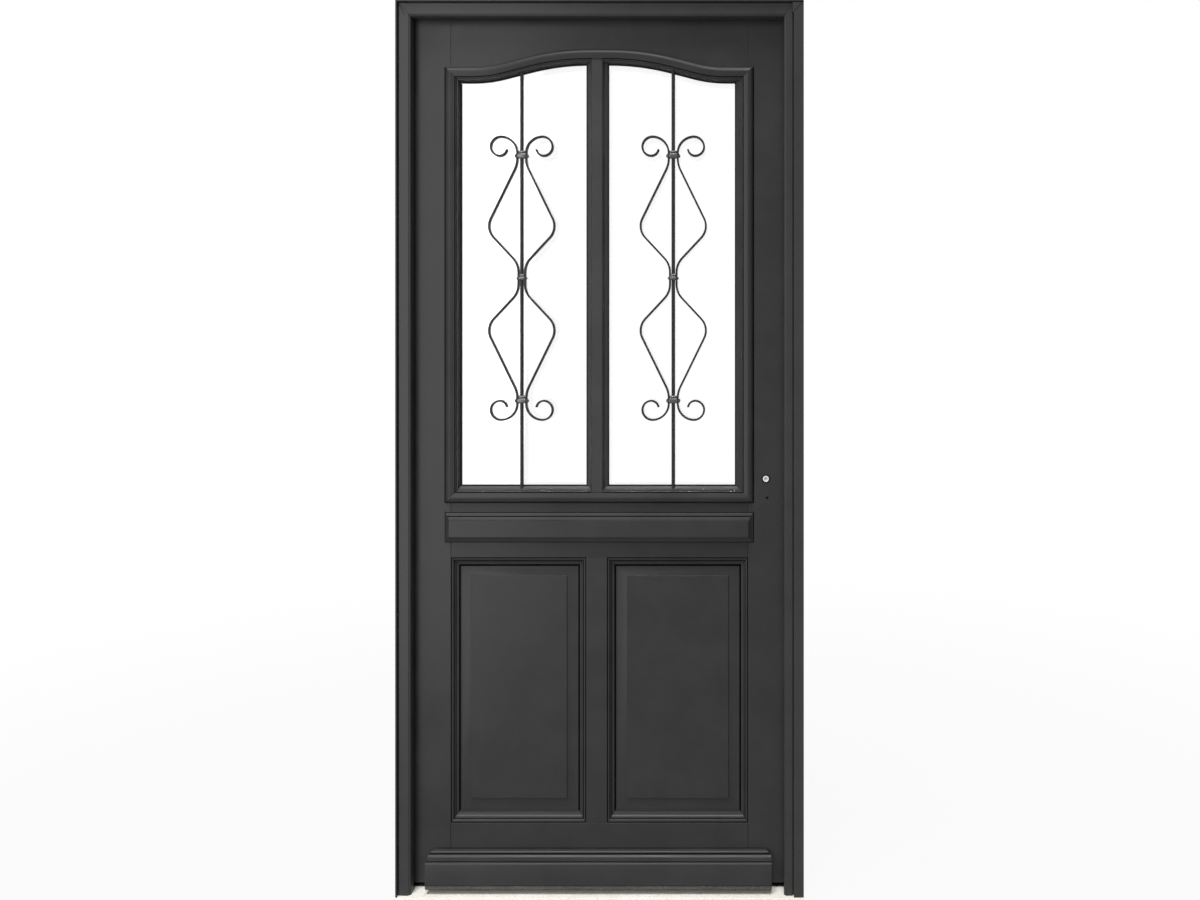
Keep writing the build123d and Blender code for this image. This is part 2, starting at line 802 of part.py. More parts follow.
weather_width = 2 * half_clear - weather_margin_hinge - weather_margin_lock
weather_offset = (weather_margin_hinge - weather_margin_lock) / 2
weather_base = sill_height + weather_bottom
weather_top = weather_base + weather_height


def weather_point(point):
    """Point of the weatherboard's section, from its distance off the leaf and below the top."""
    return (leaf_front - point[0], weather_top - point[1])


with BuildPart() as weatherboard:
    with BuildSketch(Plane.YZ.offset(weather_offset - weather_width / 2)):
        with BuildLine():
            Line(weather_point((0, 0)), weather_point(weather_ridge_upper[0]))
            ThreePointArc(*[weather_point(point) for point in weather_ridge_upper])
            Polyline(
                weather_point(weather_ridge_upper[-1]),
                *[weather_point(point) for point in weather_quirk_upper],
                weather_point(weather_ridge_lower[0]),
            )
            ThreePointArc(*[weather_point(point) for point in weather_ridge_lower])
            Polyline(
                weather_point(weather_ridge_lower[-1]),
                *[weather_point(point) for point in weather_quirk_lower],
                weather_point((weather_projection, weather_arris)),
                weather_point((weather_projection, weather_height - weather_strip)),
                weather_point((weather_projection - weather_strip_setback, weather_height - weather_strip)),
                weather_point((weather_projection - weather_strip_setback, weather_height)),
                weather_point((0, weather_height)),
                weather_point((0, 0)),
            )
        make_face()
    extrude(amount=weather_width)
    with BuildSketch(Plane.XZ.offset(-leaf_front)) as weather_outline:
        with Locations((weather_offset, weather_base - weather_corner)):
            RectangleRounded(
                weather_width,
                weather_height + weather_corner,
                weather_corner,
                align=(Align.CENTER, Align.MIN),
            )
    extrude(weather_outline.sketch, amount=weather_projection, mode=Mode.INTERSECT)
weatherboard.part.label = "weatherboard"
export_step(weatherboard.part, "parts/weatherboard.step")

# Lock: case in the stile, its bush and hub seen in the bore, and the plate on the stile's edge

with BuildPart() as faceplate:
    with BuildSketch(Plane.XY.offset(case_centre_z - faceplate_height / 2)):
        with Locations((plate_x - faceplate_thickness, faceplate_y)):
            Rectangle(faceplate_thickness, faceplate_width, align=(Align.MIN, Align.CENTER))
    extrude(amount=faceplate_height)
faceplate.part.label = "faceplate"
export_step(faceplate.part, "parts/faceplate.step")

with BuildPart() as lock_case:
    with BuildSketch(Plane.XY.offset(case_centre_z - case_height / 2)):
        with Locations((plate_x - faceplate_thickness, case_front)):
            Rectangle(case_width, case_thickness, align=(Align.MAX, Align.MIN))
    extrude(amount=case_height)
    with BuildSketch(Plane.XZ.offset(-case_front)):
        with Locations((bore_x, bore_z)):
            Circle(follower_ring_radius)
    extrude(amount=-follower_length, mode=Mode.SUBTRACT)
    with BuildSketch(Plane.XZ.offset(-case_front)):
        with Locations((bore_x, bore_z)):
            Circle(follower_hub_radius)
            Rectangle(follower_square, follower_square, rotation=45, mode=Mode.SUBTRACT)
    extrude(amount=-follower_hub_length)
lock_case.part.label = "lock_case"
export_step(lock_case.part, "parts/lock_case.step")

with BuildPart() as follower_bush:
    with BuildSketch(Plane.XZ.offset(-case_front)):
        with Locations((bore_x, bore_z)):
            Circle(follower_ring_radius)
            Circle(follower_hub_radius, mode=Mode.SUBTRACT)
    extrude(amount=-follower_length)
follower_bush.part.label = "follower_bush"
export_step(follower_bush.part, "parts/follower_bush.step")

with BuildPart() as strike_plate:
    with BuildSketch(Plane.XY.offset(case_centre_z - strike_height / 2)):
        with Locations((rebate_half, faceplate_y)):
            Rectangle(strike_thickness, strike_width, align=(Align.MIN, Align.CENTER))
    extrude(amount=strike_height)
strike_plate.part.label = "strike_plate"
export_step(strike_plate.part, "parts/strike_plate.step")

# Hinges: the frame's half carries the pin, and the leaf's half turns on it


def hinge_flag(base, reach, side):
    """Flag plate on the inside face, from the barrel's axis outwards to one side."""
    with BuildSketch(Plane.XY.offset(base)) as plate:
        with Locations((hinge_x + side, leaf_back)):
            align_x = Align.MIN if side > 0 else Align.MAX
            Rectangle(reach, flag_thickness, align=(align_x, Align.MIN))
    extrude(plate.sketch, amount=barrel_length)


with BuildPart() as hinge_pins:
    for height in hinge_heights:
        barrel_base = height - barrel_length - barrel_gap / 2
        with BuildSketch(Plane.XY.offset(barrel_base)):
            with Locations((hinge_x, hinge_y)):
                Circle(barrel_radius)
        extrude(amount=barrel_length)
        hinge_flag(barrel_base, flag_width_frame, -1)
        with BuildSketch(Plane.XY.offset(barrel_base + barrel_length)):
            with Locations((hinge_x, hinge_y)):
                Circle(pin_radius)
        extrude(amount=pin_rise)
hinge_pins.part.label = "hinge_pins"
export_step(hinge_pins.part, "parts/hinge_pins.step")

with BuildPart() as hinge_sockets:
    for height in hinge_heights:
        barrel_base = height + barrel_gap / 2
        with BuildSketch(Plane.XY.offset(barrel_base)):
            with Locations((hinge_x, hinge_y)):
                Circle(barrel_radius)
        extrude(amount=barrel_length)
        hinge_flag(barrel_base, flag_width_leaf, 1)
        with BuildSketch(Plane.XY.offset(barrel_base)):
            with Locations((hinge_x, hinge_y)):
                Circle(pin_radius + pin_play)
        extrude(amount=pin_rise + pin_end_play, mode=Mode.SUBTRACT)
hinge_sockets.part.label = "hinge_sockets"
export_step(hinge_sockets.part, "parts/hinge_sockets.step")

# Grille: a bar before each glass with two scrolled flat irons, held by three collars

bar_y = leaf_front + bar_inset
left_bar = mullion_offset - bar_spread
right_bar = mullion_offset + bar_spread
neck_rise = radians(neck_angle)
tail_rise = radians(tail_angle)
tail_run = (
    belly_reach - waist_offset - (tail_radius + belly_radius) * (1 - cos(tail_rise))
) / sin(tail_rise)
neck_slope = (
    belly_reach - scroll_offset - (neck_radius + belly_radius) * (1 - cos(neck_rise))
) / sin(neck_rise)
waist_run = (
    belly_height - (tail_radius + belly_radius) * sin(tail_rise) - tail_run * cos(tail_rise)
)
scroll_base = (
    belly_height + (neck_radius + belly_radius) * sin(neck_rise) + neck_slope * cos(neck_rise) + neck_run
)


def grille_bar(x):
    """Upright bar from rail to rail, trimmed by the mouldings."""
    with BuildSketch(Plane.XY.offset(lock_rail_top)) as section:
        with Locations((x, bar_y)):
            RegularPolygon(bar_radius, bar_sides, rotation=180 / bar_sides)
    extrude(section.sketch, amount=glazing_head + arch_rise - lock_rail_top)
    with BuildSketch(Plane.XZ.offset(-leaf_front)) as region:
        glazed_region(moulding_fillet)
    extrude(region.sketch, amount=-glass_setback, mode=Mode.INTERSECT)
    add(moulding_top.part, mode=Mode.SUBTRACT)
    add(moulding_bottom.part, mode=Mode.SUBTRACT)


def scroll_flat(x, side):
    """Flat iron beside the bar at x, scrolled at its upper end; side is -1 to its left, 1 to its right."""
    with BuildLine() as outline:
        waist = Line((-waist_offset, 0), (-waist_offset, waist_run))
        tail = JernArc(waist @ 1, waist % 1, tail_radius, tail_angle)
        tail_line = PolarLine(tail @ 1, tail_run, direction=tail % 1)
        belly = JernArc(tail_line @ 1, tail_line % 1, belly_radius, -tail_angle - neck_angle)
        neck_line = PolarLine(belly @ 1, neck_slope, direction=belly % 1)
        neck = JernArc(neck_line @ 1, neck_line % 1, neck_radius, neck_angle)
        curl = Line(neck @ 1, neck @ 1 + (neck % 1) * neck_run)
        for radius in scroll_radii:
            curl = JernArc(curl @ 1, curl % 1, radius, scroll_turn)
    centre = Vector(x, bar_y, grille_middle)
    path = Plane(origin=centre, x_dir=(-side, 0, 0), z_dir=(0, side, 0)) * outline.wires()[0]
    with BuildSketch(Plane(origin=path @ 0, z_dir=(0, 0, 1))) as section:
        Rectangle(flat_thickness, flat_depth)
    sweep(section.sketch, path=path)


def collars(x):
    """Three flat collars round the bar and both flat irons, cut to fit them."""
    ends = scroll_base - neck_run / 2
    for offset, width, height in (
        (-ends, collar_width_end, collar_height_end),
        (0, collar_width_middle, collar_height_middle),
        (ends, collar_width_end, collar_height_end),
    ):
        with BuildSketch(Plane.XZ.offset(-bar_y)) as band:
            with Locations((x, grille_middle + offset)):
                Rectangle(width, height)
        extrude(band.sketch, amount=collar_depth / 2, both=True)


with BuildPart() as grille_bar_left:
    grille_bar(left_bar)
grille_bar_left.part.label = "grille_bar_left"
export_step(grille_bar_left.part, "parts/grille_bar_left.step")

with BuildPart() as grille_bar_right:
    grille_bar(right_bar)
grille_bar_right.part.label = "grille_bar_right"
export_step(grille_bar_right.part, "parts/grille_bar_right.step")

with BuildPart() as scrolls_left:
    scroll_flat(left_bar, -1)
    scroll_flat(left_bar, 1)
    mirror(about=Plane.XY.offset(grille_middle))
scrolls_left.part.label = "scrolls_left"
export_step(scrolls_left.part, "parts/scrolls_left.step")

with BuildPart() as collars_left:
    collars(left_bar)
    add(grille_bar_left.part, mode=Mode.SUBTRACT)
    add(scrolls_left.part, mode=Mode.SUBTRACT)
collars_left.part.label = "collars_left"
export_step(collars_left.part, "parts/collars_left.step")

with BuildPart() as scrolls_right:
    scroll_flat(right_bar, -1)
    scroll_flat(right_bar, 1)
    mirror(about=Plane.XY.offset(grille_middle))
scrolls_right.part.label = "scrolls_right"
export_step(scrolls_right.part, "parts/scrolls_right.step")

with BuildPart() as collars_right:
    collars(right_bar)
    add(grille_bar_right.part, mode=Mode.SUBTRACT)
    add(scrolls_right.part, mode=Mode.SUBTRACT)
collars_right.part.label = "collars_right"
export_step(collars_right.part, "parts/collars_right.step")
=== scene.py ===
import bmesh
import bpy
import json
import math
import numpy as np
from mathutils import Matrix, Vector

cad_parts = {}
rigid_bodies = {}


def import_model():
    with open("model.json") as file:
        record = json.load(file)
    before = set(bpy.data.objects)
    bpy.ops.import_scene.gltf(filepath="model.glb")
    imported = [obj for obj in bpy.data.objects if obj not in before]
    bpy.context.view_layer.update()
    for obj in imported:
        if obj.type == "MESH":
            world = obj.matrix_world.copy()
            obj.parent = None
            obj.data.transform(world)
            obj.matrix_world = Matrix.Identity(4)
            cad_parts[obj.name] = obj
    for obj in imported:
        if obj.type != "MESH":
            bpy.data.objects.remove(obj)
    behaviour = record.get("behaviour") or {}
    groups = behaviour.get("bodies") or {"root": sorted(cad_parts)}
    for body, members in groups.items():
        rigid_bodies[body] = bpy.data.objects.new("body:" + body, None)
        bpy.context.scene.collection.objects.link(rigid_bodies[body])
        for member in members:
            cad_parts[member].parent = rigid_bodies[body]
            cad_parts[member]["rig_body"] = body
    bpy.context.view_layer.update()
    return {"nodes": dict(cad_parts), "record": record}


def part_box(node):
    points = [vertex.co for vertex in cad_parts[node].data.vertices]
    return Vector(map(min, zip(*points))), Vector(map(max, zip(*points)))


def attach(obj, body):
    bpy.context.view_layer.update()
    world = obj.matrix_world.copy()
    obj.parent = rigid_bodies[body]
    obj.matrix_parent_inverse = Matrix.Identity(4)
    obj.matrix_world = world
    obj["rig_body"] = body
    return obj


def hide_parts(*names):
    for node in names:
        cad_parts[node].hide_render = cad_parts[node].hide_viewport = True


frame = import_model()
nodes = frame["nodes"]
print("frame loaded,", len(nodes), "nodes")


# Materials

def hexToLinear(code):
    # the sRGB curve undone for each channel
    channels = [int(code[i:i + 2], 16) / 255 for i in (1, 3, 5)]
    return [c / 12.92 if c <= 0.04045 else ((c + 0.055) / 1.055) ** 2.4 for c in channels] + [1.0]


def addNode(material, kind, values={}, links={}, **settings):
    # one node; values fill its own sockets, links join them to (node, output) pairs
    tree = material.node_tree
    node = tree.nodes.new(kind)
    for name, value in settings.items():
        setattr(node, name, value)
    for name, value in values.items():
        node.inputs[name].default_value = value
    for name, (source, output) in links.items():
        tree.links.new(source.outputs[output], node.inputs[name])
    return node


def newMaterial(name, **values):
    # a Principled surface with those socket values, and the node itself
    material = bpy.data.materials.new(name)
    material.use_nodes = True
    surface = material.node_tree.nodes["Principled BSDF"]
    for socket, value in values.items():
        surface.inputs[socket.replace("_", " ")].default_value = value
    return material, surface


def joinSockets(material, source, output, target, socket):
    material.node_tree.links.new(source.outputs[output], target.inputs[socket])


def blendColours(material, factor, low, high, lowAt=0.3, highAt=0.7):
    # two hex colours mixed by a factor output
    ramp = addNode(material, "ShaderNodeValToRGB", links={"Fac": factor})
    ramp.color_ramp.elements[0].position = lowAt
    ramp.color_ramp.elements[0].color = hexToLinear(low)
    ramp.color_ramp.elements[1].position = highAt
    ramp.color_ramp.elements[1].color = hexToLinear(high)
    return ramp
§
### [What to work on]
Quote the listing above from its first line to the line with "return (leaf_front - point[0], weather_top", inclusive, and add nothing.

### [Task result]
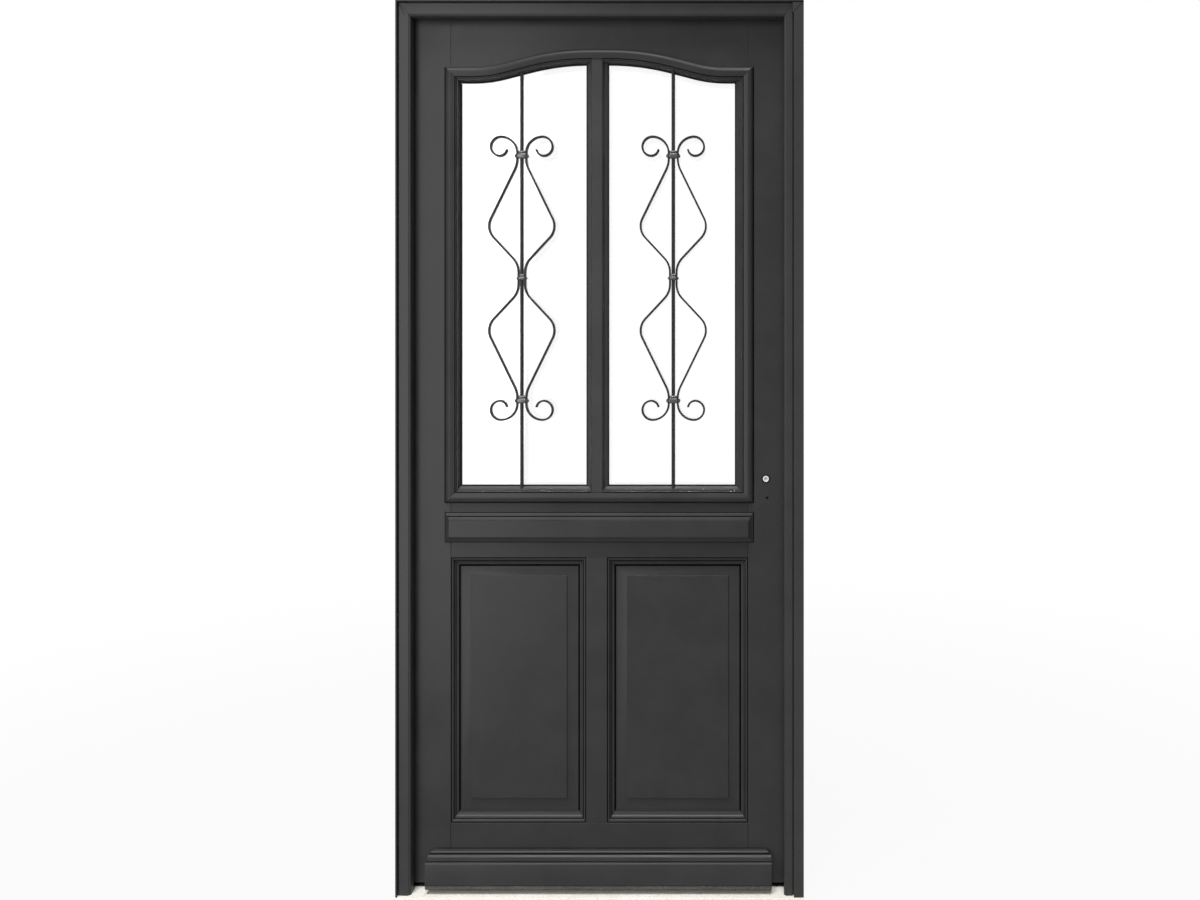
Keep writing the build123d and Blender code for this image. This is part 2, starting at line 802 of part.py. More parts follow.
weather_width = 2 * half_clear - weather_margin_hinge - weather_margin_lock
weather_offset = (weather_margin_hinge - weather_margin_lock) / 2
weather_base = sill_height + weather_bottom
weather_top = weather_base + weather_height


def weather_point(point):
    """Point of the weatherboard's section, from its distance off the leaf and below the top."""
    return (leaf_front - point[0], weather_top - point[1])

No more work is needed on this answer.